**PROBLEM DESCRIPTION**
Repeat each line word for word.
-- BEGIN --
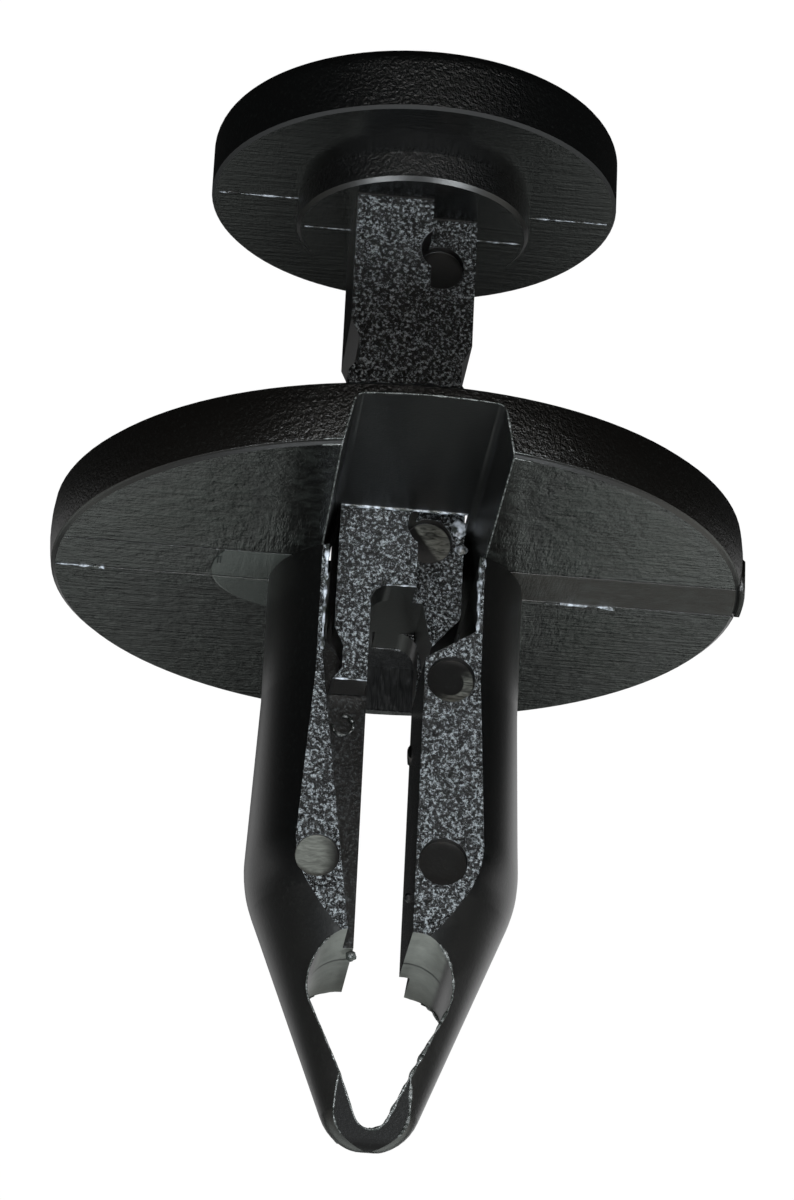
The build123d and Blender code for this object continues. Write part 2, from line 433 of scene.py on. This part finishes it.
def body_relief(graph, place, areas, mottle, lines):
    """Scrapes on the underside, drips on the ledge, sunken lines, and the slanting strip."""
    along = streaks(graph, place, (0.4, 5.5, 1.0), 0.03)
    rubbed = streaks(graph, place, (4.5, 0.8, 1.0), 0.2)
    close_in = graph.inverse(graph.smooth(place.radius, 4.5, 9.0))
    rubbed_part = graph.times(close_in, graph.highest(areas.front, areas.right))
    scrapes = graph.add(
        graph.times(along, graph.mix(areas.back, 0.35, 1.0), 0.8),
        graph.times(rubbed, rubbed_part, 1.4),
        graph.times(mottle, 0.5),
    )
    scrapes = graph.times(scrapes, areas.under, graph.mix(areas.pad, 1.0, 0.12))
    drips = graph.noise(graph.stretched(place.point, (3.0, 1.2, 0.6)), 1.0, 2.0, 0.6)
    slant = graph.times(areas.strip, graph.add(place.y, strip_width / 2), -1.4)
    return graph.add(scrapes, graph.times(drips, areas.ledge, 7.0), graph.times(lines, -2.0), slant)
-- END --
**REPLY TO THE TASK**
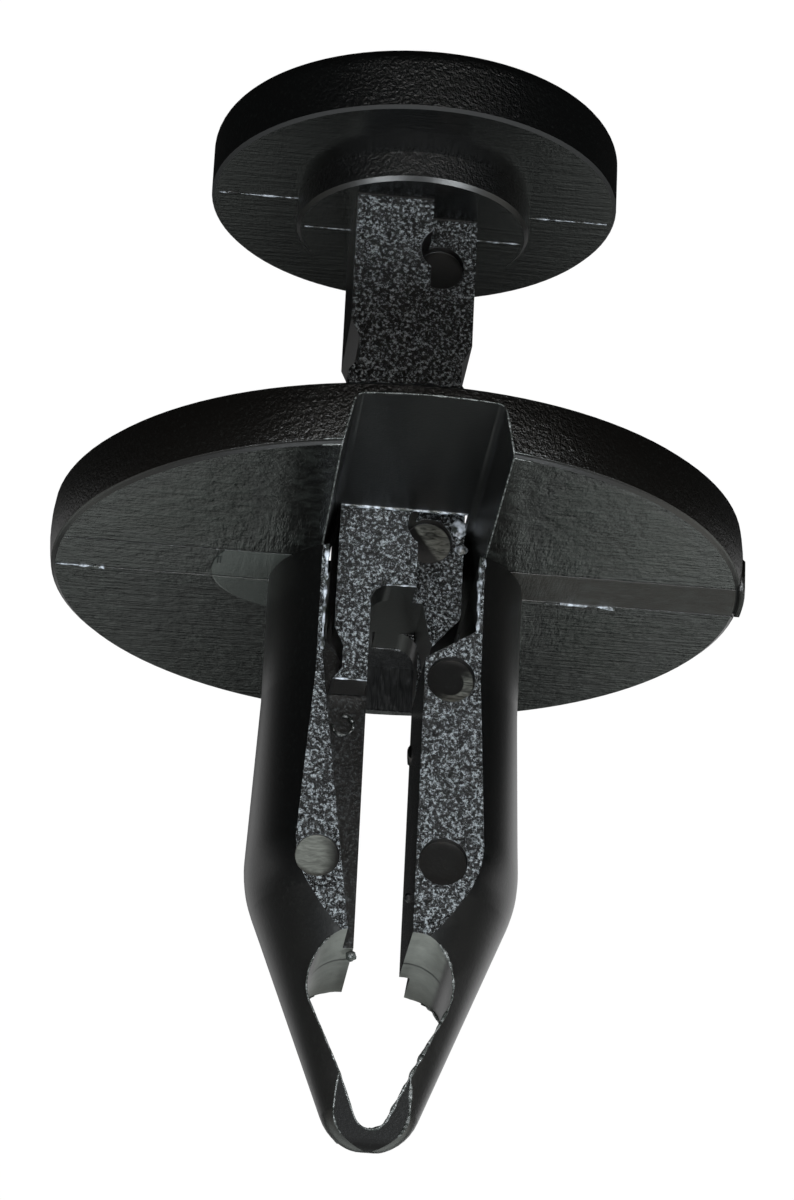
The build123d and Blender code for this object continues. Write part 2, from line 433 of scene.py on. This part finishes it.
def body_relief(graph, place, areas, mottle, lines):
    """Scrapes on the underside, drips on the ledge, sunken lines, and the slanting strip."""
    along = streaks(graph, place, (0.4, 5.5, 1.0), 0.03)
    rubbed = streaks(graph, place, (4.5, 0.8, 1.0), 0.2)
    close_in = graph.inverse(graph.smooth(place.radius, 4.5, 9.0))
    rubbed_part = graph.times(close_in, graph.highest(areas.front, areas.right))
    scrapes = graph.add(
        graph.times(along, graph.mix(areas.back, 0.35, 1.0), 0.8),
        graph.times(rubbed, rubbed_part, 1.4),
        graph.times(mottle, 0.5),
    )
    scrapes = graph.times(scrapes, areas.under, graph.mix(areas.pad, 1.0, 0.12))
    drips = graph.noise(graph.stretched(place.point, (3.0, 1.2, 0.6)), 1.0, 2.0, 0.6)
    slant = graph.times(areas.strip, graph.add(place.y, strip_width / 2), -1.4)
    return graph.add(scrapes, graph.times(drips, areas.ledge, 7.0), graph.times(lines, -2.0), slant)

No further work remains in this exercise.